The project aims to solve the controversy “Who wrote the Letter to Hebrews?” The team intends to further enhance three extraction algorithms, Function Word Analysis, Word Recurrence Interval (WRI) and Trigram Markvo, which have been shown to produce relatively satisfactory results, as compared to data compression, in terms of authorship detection and compare its effectiveness to existing algorithms. The team plans to utilize a Support Vector Machine (SVM) to develop a classification model that would be able to accurately classify a disputed text to its author using a database of undisputed texts. With this model, the team would be able to present an accurate hypothesis to the controversy “Who wrote the letter to Hebrew?” In addition, if time permits, the team would aim to verify the authorship of other controversial texts such as The Federalist Paper and the works of Shakespeares. Furthermore, the team would like to further develop our algorithm to applications such as source code plagiarism detection and future search engines.

Background to the project

Background to the problem of the authorship of the Letter to the Hebrews

In a book written by Rev Dr Hooykaas, he said that “Fourteen epistles are said to be Paul's; but we must at once strike off one, namely, that to the Hebrews, which does not bear his name at all.” It has being about 1,800 years since the letter to the Hebrews were written and the author of the letter still remains ambiguous.

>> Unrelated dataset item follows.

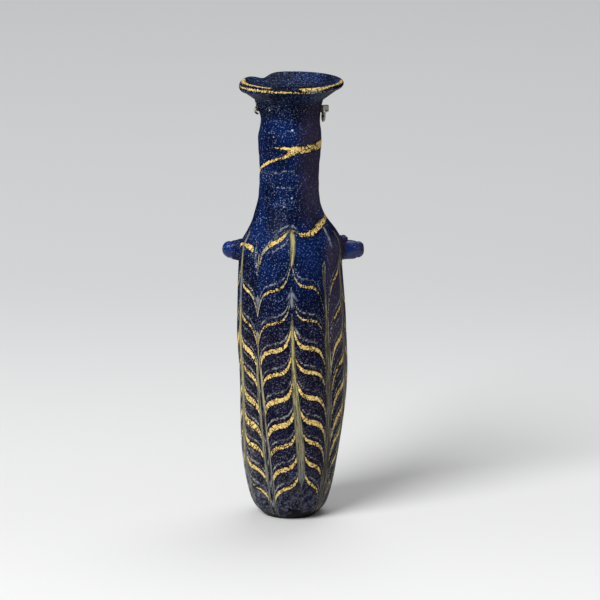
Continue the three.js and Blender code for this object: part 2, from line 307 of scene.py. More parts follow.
# %% Pull of the strokes
PULL = np.array([8.6, -17, 8, -11, 8, -9, 8, -10, 8.5, -7.8])
REACH = np.array([1.25, 1.4, 1.3, 1.4, 1.3, 1.4, 1.3, 1.4, 1.3, 1.45])
PULL_TOP = np.array([93.2, 84, 90, 88, 92, 89, 92, 90, 86, 93.2])
PULL_FADE = 5.6
HALF_MM = 0.5
LEAST_FALL = 1e-4


def pull_shares(radius, height, angle):
    """How strongly each stroke pulls at a point, from 0 to 1: exp(-distance / reach), and
    eased to nothing above the place where the stroke began."""
    distance = np.abs(stroke_distances(radius, height, angle))
    begun = np.stack([1 - smooth(height, top - PULL_FADE, top) for top in PULL_TOP], axis=-1)
    return np.exp(-distance / REACH) * begun


def unbent_height(radius, height, angle):
    """Height before combing: the height less the sum of every stroke's pull and its share."""
    return height - (PULL * pull_shares(radius, height, angle)).sum(axis=-1)


def thread_field(radius, height, angle, offset, thickness):
    """Distance in millimetres beyond the edge of the nearest pass of a wound thread, below zero
    inside it: the part of a turn to the pass, times the fall per turn, less half the thickness.
    The offset and the thickness are each a pair of lists, of turns and of the values there."""
    source = unbent_height(radius, height, angle)
    turns = turns_of(source)
    phase = turns + wrap(angle) / 360 + np.interp(turns, *offset)
    part = np.abs(phase - np.round(phase))
    fall = turns_of(source - HALF_MM) - turns_of(source + HALF_MM)
    swell = np.interp(wrap(angle), *zip(*SIDE_SWELL))
    swell = swell + LEG_SWELL * pull_shares(radius, height, angle).max(axis=-1)
    return part / np.maximum(fall, LEAST_FALL) - np.interp(turns, *thickness) * swell / 2


# %% [markdown]
# ## Threads that aren't part of the screw
#
# A few trails lie apart from it: a short one on the neck, two along the edge of the rim, and
# thin ones on the shoulder. Each is a line through places on the unrolled wall.

# %% Field of a single line
FAR = 9.0
SLOPE_STEP = 2.0
LINE_RADIUS = 12.0
END_FALL = 0.3


def line_field(height, angle, places):
    """Distance beyond the edge of a line through places of (angle, height, width): the height
    between point and line, shortened by the slope to their true distance, less half the width."""
    line_angle, line_height, width = np.array(places, float).T
    flat = wrap(angle - line_angle.mean()) + line_angle.mean()
    level = np.interp(flat, line_angle, line_height)
    ahead = np.interp(flat + SLOPE_STEP, line_angle, line_height)
    behind = np.interp(flat - SLOPE_STEP, line_angle, line_height)
    slope = (ahead - behind) / (2 * np.radians(SLOPE_STEP) * LINE_RADIUS)
    half = np.interp(flat, line_angle, width) / 2
    outside = np.maximum(line_angle[0] - flat, flat - line_angle[-1])
    beyond = np.maximum(outside, 0) * END_FALL
    return np.minimum(np.abs(height - level) / np.sqrt(1 + slope ** 2) - half + beyond, FAR)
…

In past years, scholars have often analyse the letter of Hebrews and compare the style of writing in the letter to the other epistle that have been undisputedly written by Paul. Authors have both conscious and subconscious aspect to their writing. While the conscious aspect can be altered to suit the type of article that is being written, the subconscious aspect forms a unique fingerprint of a writer’s work. But this has also raise many issues like the possibility that although Paul was the original author of the letter which might have be written in Hebrew but Luke translated Paul’s letter to Greek resulting in Luke’s style in the letter to the Hebrews [10]. In addition, a study conducted by Holmes, shown that sentence length and word length often given incorrect results. [9]

A different approach is taken in determining the authorship of the letter. The aim of this project is to analyze the letter base on statistic measures such as Function Word Analysis, Word Recurrence Interval and Trigram Markvo, and produce strong statistical evidence in assisting the team in determining the author of the letter to the Hebrews.

Background to authorship detection

In the past centuries, several researchers have spent hard work on authorship detection resulting in a vast of number and diversity. The earliest study in this subject was conducted by Mr. Mendenhall[1] who uses characteristic curve of composition. However it was heavily criticised by Florence in 1904 that the technique applied was principally controlled by the language in which the text is written.

In the year of 1983, Smith[2] uses stylometrics measurements, which consist of measurements such as the word count, sentence count and number of punctuation marks in a text. However it was also discovered by him that it gave him very incorrect results.

In the year 1990, Hilton[3] uses word pattern ratios on ‘the book of Mormon’ such as the number of times ‘a’ appears as the first word of sentence divided by the number of sentence in a paragraph. His results show some very interesting conclusion regarding authorship attribution.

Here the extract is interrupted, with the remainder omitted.